==== Records to use ====

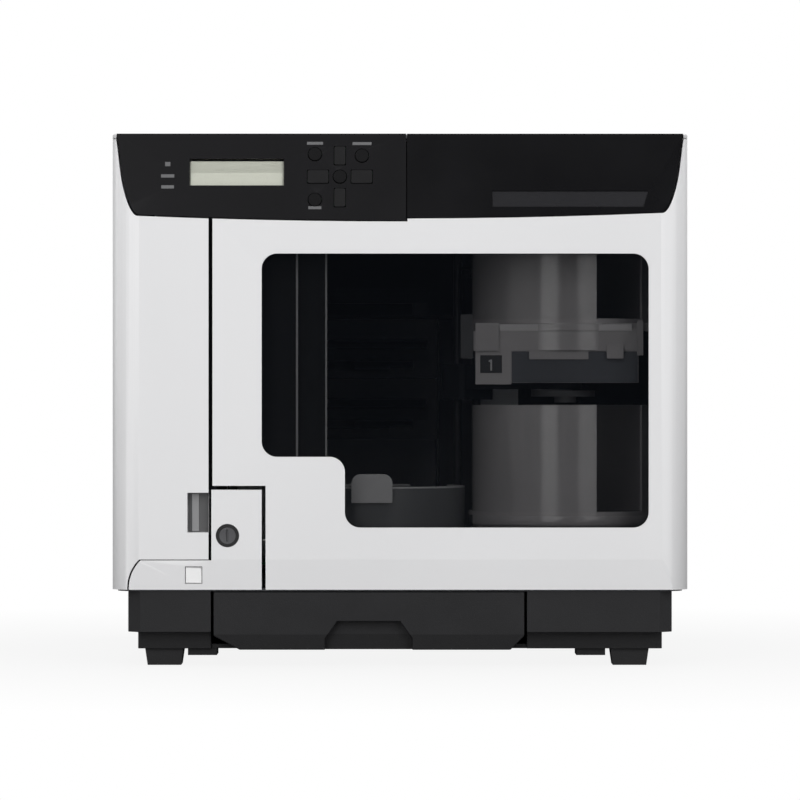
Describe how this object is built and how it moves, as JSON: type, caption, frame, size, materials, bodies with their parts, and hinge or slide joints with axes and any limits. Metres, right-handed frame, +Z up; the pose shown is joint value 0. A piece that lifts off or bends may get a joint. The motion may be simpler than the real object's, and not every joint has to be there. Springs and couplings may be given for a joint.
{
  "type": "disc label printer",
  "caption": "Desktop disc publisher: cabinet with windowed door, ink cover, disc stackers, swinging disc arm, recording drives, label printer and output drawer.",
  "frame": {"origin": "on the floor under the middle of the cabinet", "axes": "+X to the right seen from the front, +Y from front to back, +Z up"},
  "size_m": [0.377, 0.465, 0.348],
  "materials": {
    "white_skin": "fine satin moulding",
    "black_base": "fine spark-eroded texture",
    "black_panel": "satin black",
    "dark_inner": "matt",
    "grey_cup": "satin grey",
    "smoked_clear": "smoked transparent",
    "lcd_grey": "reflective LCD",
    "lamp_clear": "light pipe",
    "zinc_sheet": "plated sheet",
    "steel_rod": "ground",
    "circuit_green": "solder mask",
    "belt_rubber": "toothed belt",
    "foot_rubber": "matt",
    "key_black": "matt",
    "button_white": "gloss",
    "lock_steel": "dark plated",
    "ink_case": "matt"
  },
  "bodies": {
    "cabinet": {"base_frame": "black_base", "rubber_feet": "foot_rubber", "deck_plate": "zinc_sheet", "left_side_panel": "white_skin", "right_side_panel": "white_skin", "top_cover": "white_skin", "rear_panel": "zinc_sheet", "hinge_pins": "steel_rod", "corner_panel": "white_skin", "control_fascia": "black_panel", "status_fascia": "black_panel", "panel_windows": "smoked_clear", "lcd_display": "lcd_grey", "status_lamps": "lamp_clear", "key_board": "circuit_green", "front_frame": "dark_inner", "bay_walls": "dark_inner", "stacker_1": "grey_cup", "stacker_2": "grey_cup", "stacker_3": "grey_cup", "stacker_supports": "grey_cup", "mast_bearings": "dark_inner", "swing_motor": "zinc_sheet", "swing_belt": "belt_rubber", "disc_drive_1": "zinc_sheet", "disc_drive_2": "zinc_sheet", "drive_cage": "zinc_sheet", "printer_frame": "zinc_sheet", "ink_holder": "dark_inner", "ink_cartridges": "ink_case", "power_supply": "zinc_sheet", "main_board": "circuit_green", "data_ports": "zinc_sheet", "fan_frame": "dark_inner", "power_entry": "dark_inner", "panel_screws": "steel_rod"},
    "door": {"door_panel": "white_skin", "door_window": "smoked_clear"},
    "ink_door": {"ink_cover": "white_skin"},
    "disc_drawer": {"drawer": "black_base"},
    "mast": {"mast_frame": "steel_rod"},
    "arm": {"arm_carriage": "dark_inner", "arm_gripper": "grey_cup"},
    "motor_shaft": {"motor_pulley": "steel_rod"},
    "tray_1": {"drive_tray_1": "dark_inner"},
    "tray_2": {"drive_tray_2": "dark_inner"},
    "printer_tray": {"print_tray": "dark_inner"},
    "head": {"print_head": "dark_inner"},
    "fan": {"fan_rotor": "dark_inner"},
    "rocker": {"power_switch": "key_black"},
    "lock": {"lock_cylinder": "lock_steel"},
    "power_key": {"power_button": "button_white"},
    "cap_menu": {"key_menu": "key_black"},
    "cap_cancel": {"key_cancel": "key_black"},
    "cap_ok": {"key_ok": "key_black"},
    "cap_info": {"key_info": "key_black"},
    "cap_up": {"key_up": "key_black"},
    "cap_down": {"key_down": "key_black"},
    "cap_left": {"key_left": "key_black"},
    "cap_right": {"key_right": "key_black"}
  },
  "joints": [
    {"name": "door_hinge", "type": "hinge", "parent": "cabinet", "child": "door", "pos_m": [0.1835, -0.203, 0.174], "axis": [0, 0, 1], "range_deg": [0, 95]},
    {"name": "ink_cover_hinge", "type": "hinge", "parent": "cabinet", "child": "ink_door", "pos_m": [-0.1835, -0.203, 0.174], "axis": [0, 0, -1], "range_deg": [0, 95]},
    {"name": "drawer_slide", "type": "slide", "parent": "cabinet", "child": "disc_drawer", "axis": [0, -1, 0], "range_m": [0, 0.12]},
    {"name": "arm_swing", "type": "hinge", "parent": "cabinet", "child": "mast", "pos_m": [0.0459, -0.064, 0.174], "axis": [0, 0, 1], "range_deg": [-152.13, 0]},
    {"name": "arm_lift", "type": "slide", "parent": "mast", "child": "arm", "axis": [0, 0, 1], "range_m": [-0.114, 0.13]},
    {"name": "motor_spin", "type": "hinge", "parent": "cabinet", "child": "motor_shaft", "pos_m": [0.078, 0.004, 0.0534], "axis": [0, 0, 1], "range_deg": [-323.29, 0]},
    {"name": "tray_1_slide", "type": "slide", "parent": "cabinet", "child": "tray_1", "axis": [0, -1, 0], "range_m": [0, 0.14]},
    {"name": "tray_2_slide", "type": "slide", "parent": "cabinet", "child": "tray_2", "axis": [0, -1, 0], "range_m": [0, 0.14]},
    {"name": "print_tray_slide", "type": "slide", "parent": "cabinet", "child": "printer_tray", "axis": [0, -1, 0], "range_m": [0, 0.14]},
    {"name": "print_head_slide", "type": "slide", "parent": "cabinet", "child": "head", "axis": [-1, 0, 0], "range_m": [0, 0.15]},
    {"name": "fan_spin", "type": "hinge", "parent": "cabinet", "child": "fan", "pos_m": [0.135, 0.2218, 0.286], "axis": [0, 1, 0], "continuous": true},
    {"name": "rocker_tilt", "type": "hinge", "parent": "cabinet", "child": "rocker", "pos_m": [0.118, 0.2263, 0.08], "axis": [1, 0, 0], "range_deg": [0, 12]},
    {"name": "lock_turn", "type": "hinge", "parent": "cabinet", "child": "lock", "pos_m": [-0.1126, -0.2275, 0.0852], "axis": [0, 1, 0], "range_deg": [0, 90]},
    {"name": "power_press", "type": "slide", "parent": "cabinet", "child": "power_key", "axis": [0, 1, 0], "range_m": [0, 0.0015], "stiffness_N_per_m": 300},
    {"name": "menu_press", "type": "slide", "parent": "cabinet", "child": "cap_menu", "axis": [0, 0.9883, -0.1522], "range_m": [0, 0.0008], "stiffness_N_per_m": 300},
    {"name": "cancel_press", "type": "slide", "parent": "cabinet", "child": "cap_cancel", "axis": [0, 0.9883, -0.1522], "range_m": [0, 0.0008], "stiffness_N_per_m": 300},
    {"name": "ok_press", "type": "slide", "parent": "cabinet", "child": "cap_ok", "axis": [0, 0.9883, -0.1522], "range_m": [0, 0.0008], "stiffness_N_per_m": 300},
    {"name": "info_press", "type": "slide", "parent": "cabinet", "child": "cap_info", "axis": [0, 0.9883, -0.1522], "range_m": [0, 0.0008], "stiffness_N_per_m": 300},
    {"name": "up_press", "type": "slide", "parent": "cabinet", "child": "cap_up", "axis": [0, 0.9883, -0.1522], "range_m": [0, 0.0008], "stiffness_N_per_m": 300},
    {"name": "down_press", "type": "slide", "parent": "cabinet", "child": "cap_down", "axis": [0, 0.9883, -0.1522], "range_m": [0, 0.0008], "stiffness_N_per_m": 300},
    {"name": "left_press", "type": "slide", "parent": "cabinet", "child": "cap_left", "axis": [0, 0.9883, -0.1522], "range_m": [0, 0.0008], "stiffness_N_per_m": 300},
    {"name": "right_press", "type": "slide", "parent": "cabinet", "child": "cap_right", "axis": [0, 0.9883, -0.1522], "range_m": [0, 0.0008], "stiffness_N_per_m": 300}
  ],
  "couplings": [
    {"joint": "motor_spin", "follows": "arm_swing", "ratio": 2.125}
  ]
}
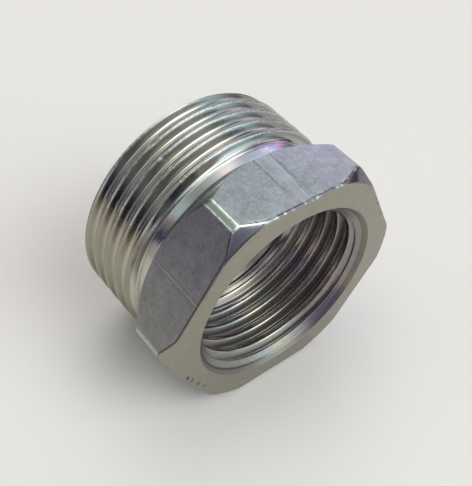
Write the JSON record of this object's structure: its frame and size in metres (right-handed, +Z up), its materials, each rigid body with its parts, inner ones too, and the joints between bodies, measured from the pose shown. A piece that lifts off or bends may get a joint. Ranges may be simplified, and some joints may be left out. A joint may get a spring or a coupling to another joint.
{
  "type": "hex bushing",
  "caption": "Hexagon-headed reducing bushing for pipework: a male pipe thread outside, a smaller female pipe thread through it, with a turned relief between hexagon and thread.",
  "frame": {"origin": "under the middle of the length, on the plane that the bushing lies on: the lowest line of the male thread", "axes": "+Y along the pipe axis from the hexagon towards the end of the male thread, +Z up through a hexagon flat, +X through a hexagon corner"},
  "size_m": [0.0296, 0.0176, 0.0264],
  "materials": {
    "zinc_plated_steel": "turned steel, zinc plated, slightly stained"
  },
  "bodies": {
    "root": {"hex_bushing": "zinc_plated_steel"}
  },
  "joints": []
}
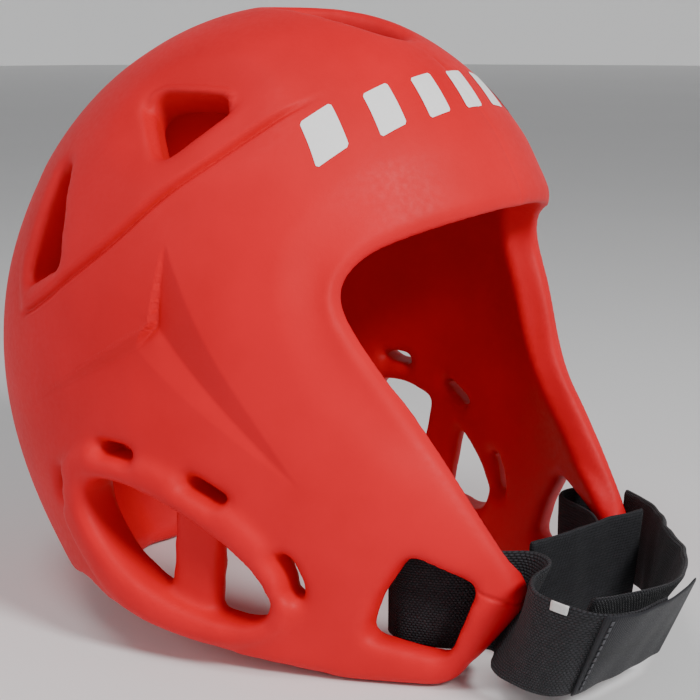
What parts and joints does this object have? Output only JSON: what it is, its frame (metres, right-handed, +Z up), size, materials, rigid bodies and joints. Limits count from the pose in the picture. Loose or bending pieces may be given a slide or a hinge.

====

### Task brief
Write the number of lines containing the word "lifts" and nothing besides it.

### Output of the exercise
2